Battalion for agriculture

Monday, June 16, 2008

President Jammeh has disclosed that a battalion will be created within the Gambia Armed Forces (GAF) by 2009, tasked with the duty of engaging in agricultural productivity to help provide food for the entire military. The president said any excess from their harvest would be sold to generate revenue.

The Gambian leader made this revelation in an interview with journalists at the Banjul International Airport, on Friday evening, upon his return from a four-day working visit to the sister Republic of Guinea Bissau.

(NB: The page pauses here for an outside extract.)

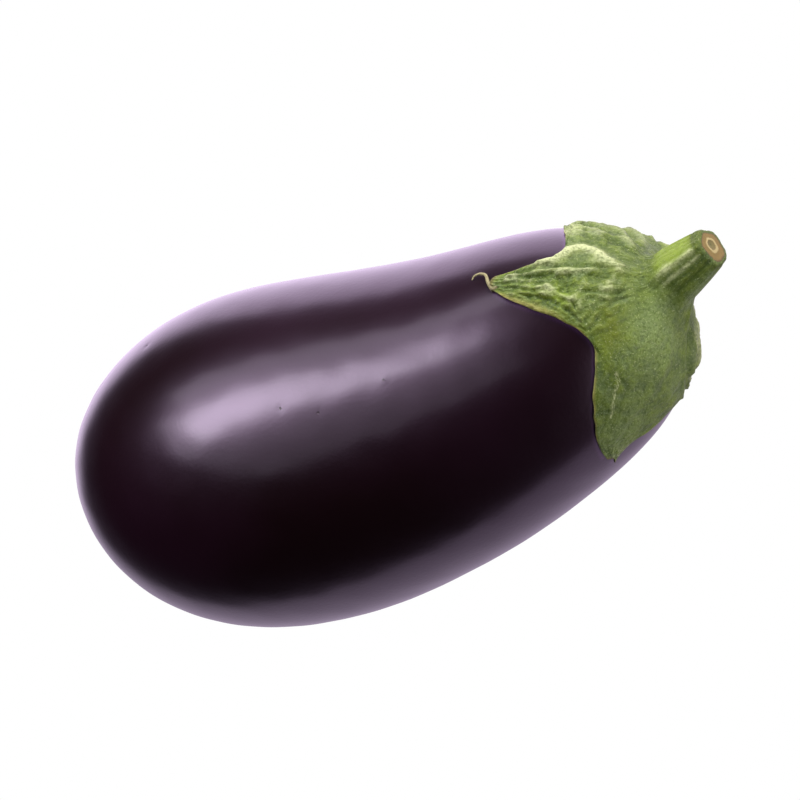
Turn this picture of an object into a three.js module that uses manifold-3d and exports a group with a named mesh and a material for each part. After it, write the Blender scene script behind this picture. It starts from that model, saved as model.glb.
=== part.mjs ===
// An eggplant lying on its side. The fruit is thick at the blossom end and slimmer towards the stem. Its green
// cap, five sepals pressed to the fruit round a short ribbed stem, grew as one piece and is one mesh.
// Millimetres, +X towards the stem, +Z up, standing on the small flat spot under the fruit's weight.

import * as THREE from 'three';
import { mergeVertices } from 'three/addons/utils/BufferGeometryUtils.js';
import Module from 'manifold-3d';

const radians = THREE.MathUtils.degToRad;
const { lerp, smoothstep } = THREE.MathUtils;

// Fruit: a round section carried along a bent centreline
const FRUIT_LENGTH = 186;
const FRUIT_RADIUS = 50.5;
const HEAVY_BLOSSOM_END = 0.0975;
const BLUNT_ENDS = 0.0965;
const SLIM_WAIST = -0.056;
const SIDE_BEND = radians(43.5);
const SIDE_BEND_FADE = radians(-103);
const UPWARD_BEND = radians(20);
const REST_PITCH = radians(-6.5);
const FLAT_SPOT_DEPTH = 0.8;
const FRUIT_RINGS = 52;
const FRUIT_SEGMENTS = 52;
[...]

Commenting on the significance of food self-sufficiency, President Jammeh made reference to the initiative undertaken by the Gambia Prisons Department, which maintains farms at the island of Janjanbureh, Central River Region. He said that this initiative is also common in the security services of other countries around the world, expressing optimism that The Gambia would follow soon.

According to him, there is a need for Gambians and Africans to eat what they produce for better health and prevent themselves against ailments that are alien to “our societies”. This, he went on, can only happen if Africans become masters of their own destiny and work hard to become self-sufficient in food production.

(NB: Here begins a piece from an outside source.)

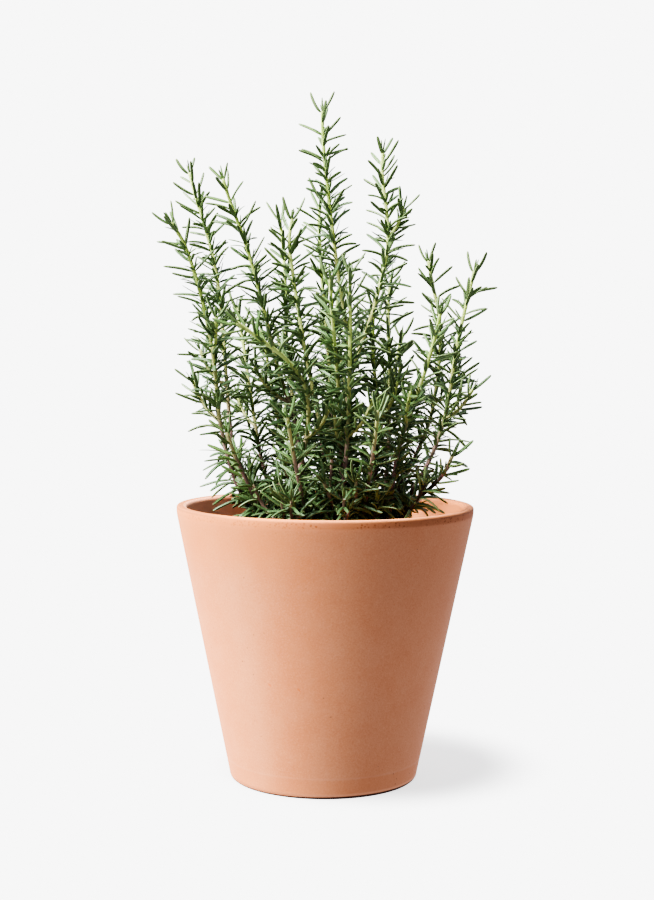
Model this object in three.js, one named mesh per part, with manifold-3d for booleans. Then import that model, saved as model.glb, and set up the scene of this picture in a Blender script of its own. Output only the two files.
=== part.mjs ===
// A rosemary bush in a plain round clay pot.
// Millimetres, +Z up, the pot's axis on Z and its foot on Z = 0; the front of the bush faces -Y.
import * as THREE from 'three';
import { mergeVertices } from 'three/addons/utils/BufferGeometryUtils.js';
import Module from 'manifold-3d';

const wasm = await Module();
wasm.setup();

// ---- Pot: a straight-sided cone with a rounded lip and a plain flat foot ----
const POT_HEIGHT = 221.5;
const POT_RIM_RADIUS = 120;
const POT_RIM_WIDEST_Z = 216.5;
const POT_WALL_FOOT_RADIUS = 75.5;
const POT_WALL = 8.8;
const POT_FLOOR = 12;
const POT_FOOT_FLAT_RADIUS = 73;
const POT_LIP_OUTER_FLAT = 117.2;
const POT_LIP_INNER_FLAT = 113;
const POT_SIDES = 48;

// ---- Soil: level round the wall, with the root ball standing proud in the middle ----
const SOIL_LEVEL = 197;
const ROOT_BALL_TOP = 210;
const ROOT_BALL_FLAT_RADIUS = 61;
const ROOT_BALL_FOOT_RADIUS = 67;
const SOIL_SIDES = 32;
const SOIL_LUMP = 0.7;

// ---- Play between pieces that touch, and clear space round those that don't ----
const PLAY = 0.32;
const SOIL_FACET_FIT = 0.2;
const SOIL_CLEAR = 4;
const TWIG_CLEAR = 1.8;
const CELL = 12;

// ---- Stems and twigs ----
const STEM_BURIED = 18;
const STEM_TIP_RADIUS = 1.1;
const STEM_TIP_BACK = 9;
const STEM_STEP = 28;
const HOLE_ABOVE_SOIL = 8;
const TWIG_RADIUS = 1.1;
const TWIG_TIP_RADIUS = 0.9;
const TWIG_BARE = 9;
const SHOOT_BUD = 2.5;
// Each length of a twig, as [share of the whole, degrees off its stem].
const TWIG_BENDS = [[0.34, 46], [0.33, 30], [0.33, 18]];
// Degrees that a twig may be turned about its stem to stand clear of the others.
const TWIG_TURNS = [0, 25, -25, 50, -50, 80, -80, 110, -110, 140, -140, 170];

// ---- Needles ----
const SEED = 20431;
const NEEDLE_WIDTH = 2.3;
const NEEDLE_THICKNESS = 1.2;
const NEEDLE_REACH = 1.25;
const NEEDLE_WIDEST_AT = 0.4;
const NEEDLE_ROOT_SUNK = 0.55;
const YOUNG_NEEDLE_LENGTH = 11;
const YOUNG_NEEDLE_WIDTH = 1.7;
const NEEDLE_LEAST_LEAN = THREE.MathUtils.degToRad(18);
const NEEDLE_LENGTH_AT_TIP = 17.5;
const NEEDLE_LENGTH_GROWN = 20;
const NEEDLE_LENGTH_OLD = 25;
const NEEDLE_LONG_BELOW_TIP = 10;
const NEEDLE_GROWN_BELOW_TIP = 34;
const NEEDLE_OLD_BELOW_TIP = 200;
const NEEDLE_GAP_AT_TIP = 8.5;
const NEEDLE_GAP_GROWN = 13.3;
// Degrees from one pair to the next, and how far a shoot's first pair may stand off left and right.
const NEEDLE_TURN = 94;
const NEEDLE_FIRST_TURN = 38;
const NEEDLE_GAP_GROWN_BELOW_TIP = 45;
// Degrees turned, degrees raised and length scale, tried in turn.
const NEEDLE_TRIES = [[0, 0, 1], [18, 0, 1], [-18, 0, 1], [0, 13, 1], [0, -13, 0.9], [34, 8, 0.9],
  [-34, 8, 0.9], [0, 22, 0.75], [28, -12, 0.75], [-28, -12, 0.75]];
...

To President Jammeh, what the continent needs now is resources to boost agriculture, rather than conferences whose resolutions are hardly implemented. He said that the land is already in mass for such activity.

President Jammeh cited Guinea Bissau, Guinea Conakry, Ivory Coast and Liberia as countries that have the potentials to produce enough rice for Africa and Asia, because of their vast amount of land, adequate rainfall and fresh water. President Jammeh told journalists that Guinea Conakry and Sierra Leone are supplying rice seeds to major rice importing countries, arguing that “if they can do that, then they can produce rice to feed the people. Africa needs attitudinal change,” he urged.

Engagements in Bissau

According to the president, the Bissau visit took them to various parts of the country and  enabled him and the delegation the opportunity to strengthen the bilateral agreement between the two states in the areas of energy, fisheries, trade and agriculture.

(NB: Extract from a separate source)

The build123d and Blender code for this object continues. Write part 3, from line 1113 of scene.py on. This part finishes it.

“We have had a long standing, comprehensive technical cooperation agreement; it is just that it has been dormant for the past seven years. So the visit revived and discussed on ways of strengthening it”.

He said that various technical committees have gone ahead of them to discuss on areas of immediate concerns to both countries in the aforementioned sectors.

Potentials

According to President Jammeh, Guinea Bissau has a lot of potentials to develop faster than The Gambia, saying that they only needed the right atmosphere. The country, he went on, is 10 times richer than The Gambia in terms of natural resources and land mass.

The president blamed “deep divisions” on tribal lines and instability as the root causes of the problems in Guinea Bissau.

To the Gambian leader, the best way forward for Bissau Guineans is to reconcile; a point he buttressed to them in no uncertain term.
                            
Dissidents

The president said that the two countries had a comprehensive security agreement, thus making it a “no-go-area” for dissidents and criminals from The Gambia. He added that there is an ECOWAS protocol that prohibits countries within the member sates from harbouring dissidents but, according to him, this has been violated by one or two countries in  the sub-region.

“For Guinea Bissau, we have no concern with them. Criminals from The Gambia know where to go to; certainly not Guinea Bissau. There are countries that are very sincere with what they say and there are countries, which what they say and what they do are two different things. These are the safe heavens for dissidents and criminals,” President Jammeh observed.